Aim: Write out only the span of lines that begins at the line with "const backPanelHalf = backCaneHalfWidth" and ends at the line with "bpy.data.objects.remove(obj)". Keep both end lines, word for word.
+ + + +
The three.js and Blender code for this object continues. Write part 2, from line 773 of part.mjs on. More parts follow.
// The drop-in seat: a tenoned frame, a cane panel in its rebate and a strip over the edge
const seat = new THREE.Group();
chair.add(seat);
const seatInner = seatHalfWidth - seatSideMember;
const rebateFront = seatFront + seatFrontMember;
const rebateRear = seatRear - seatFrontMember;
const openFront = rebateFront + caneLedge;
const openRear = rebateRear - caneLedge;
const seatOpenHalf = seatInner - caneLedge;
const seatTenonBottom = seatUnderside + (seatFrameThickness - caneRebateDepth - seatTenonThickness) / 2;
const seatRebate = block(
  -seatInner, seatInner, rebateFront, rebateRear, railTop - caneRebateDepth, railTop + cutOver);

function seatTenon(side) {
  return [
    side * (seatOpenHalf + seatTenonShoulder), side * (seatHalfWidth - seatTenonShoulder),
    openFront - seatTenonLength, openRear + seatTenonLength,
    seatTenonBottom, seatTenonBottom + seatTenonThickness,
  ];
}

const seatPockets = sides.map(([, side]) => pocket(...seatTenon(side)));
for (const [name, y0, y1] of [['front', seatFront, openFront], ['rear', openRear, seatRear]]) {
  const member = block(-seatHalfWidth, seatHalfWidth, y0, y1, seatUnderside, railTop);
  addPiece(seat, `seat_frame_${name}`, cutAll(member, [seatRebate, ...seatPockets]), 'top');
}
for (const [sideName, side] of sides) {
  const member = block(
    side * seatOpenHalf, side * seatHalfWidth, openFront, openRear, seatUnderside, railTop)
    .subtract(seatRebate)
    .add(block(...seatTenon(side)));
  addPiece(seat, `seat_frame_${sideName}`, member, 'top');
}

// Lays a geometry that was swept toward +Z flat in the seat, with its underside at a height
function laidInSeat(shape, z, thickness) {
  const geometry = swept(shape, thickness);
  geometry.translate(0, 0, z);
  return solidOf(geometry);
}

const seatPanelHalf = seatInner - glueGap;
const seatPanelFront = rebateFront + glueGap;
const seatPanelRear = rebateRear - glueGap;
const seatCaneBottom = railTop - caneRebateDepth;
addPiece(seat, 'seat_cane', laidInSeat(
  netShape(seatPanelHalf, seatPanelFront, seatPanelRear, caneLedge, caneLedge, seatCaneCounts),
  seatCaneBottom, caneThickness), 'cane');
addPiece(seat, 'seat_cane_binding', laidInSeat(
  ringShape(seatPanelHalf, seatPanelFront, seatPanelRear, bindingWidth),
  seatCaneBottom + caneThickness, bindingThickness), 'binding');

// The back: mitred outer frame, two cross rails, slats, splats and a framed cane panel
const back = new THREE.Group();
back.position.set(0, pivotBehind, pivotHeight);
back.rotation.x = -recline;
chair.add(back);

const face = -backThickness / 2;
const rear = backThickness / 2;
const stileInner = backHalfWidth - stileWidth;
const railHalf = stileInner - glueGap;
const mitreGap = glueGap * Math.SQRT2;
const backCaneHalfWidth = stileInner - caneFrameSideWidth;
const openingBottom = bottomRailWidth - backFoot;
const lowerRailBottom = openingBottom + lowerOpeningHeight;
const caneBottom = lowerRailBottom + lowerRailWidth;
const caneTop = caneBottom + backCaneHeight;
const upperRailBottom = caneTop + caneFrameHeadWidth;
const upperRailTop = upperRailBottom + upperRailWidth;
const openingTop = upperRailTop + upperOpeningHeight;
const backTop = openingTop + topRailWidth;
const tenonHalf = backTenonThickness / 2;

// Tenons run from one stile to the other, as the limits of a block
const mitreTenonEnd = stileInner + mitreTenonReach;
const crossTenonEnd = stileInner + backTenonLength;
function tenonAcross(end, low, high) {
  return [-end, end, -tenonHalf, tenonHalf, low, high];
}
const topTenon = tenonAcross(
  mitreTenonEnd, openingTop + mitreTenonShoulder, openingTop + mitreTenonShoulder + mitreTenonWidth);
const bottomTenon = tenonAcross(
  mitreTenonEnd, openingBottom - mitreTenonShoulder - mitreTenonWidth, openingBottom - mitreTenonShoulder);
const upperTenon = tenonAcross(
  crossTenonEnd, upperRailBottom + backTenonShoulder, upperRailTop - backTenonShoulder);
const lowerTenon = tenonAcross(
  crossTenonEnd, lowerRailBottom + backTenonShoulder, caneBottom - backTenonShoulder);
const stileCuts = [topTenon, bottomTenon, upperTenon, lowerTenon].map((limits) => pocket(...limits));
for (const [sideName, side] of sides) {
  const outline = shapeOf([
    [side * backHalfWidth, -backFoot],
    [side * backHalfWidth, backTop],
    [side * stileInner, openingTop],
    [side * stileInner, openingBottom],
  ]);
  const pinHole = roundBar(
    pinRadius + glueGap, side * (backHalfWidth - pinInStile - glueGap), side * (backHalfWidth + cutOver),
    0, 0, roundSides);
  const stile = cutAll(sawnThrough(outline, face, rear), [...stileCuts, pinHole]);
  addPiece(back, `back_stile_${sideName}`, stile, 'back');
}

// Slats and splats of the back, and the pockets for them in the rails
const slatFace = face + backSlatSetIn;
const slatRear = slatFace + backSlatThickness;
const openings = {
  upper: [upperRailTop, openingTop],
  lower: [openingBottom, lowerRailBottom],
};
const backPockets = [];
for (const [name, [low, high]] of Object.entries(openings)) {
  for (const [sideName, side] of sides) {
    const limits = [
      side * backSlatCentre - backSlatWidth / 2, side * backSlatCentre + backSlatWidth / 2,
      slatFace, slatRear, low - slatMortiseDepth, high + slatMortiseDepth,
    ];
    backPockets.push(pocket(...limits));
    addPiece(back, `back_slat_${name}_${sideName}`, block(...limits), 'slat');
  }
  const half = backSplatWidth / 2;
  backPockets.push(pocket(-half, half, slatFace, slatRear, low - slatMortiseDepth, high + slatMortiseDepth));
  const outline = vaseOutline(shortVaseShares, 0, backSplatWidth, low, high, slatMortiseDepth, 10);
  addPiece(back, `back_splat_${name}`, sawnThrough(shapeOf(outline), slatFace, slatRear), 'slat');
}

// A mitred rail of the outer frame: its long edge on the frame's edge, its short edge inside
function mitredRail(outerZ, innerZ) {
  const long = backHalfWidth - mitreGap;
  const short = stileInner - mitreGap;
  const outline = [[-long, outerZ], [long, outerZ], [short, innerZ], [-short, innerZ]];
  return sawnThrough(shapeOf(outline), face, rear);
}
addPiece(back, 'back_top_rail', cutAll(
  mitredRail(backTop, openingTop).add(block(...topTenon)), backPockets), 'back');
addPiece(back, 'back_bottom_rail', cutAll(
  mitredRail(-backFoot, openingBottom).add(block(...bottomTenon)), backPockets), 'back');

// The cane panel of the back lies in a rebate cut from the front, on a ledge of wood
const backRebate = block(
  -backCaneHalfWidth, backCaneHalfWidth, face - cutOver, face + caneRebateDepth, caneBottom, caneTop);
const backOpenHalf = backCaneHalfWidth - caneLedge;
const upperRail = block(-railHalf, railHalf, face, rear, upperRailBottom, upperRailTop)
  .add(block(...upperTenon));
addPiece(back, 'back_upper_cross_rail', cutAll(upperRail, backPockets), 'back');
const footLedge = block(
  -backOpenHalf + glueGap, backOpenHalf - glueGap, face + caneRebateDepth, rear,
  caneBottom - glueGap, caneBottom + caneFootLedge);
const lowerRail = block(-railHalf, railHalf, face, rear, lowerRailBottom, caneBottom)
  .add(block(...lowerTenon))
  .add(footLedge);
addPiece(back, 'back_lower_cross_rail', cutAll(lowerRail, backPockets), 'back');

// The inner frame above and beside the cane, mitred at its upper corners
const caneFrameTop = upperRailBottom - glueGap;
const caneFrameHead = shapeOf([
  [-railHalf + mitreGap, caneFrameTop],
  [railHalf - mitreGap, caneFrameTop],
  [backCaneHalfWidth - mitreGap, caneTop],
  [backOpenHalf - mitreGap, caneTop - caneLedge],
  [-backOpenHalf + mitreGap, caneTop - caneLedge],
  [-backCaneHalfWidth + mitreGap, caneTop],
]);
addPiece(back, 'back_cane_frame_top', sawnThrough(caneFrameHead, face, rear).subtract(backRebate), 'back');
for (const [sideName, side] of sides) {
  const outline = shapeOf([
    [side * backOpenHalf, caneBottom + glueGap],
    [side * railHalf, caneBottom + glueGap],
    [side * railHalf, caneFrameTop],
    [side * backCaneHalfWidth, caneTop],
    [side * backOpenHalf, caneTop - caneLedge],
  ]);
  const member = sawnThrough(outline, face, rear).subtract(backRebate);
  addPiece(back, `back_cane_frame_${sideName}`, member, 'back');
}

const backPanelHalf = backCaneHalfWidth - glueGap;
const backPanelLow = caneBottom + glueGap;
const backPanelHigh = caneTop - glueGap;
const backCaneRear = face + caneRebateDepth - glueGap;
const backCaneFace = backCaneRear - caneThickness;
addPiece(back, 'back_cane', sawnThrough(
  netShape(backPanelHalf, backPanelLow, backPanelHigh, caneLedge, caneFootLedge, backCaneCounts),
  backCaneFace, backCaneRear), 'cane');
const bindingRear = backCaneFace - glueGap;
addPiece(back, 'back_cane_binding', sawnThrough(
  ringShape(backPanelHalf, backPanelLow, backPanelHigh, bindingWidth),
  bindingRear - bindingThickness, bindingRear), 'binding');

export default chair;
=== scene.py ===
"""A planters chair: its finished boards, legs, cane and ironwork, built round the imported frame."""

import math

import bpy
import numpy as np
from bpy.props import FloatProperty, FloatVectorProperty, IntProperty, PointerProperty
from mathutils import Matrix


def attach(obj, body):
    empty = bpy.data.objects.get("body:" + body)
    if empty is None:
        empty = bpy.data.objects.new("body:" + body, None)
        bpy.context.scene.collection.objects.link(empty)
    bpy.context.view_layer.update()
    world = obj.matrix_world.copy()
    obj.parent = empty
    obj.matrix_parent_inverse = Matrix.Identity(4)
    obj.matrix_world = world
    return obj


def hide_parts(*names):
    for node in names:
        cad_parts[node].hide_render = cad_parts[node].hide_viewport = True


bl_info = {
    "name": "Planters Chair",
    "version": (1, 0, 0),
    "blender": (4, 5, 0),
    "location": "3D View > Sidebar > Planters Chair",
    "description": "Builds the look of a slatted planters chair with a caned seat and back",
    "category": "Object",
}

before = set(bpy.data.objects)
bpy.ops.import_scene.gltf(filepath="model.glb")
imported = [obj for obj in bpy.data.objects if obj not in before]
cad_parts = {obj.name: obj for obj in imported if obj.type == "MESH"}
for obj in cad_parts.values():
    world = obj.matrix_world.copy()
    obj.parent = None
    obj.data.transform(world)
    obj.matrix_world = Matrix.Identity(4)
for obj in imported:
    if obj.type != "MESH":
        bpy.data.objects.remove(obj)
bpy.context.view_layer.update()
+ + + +
In response:
const backPanelHalf = backCaneHalfWidth - glueGap;
const backPanelLow = caneBottom + glueGap;
const backPanelHigh = caneTop - glueGap;
const backCaneRear = face + caneRebateDepth - glueGap;
const backCaneFace = backCaneRear - caneThickness;
addPiece(back, 'back_cane', sawnThrough(
  netShape(backPanelHalf, backPanelLow, backPanelHigh, caneLedge, caneFootLedge, backCaneCounts),
  backCaneFace, backCaneRear), 'cane');
const bindingRear = backCaneFace - glueGap;
addPiece(back, 'back_cane_binding', sawnThrough(
  ringShape(backPanelHalf, backPanelLow, backPanelHigh, bindingWidth),
  bindingRear - bindingThickness, bindingRear), 'binding');

export default chair;
=== scene.py ===
"""A planters chair: its finished boards, legs, cane and ironwork, built round the imported frame."""

import math

import bpy
import numpy as np
from bpy.props import FloatProperty, FloatVectorProperty, IntProperty, PointerProperty
from mathutils import Matrix


def attach(obj, body):
    empty = bpy.data.objects.get("body:" + body)
    if empty is None:
        empty = bpy.data.objects.new("body:" + body, None)
        bpy.context.scene.collection.objects.link(empty)
    bpy.context.view_layer.update()
    world = obj.matrix_world.copy()
    obj.parent = empty
    obj.matrix_parent_inverse = Matrix.Identity(4)
    obj.matrix_world = world
    return obj


def hide_parts(*names):
    for node in names:
        cad_parts[node].hide_render = cad_parts[node].hide_viewport = True


bl_info = {
    "name": "Planters Chair",
    "version": (1, 0, 0),
    "blender": (4, 5, 0),
    "location": "3D View > Sidebar > Planters Chair",
    "description": "Builds the look of a slatted planters chair with a caned seat and back",
    "category": "Object",
}

before = set(bpy.data.objects)
bpy.ops.import_scene.gltf(filepath="model.glb")
imported = [obj for obj in bpy.data.objects if obj not in before]
cad_parts = {obj.name: obj for obj in imported if obj.type == "MESH"}
for obj in cad_parts.values():
    world = obj.matrix_world.copy()
    obj.parent = None
    obj.data.transform(world)
    obj.matrix_world = Matrix.Identity(4)
for obj in imported:
    if obj.type != "MESH":
        bpy.data.objects.remove(obj)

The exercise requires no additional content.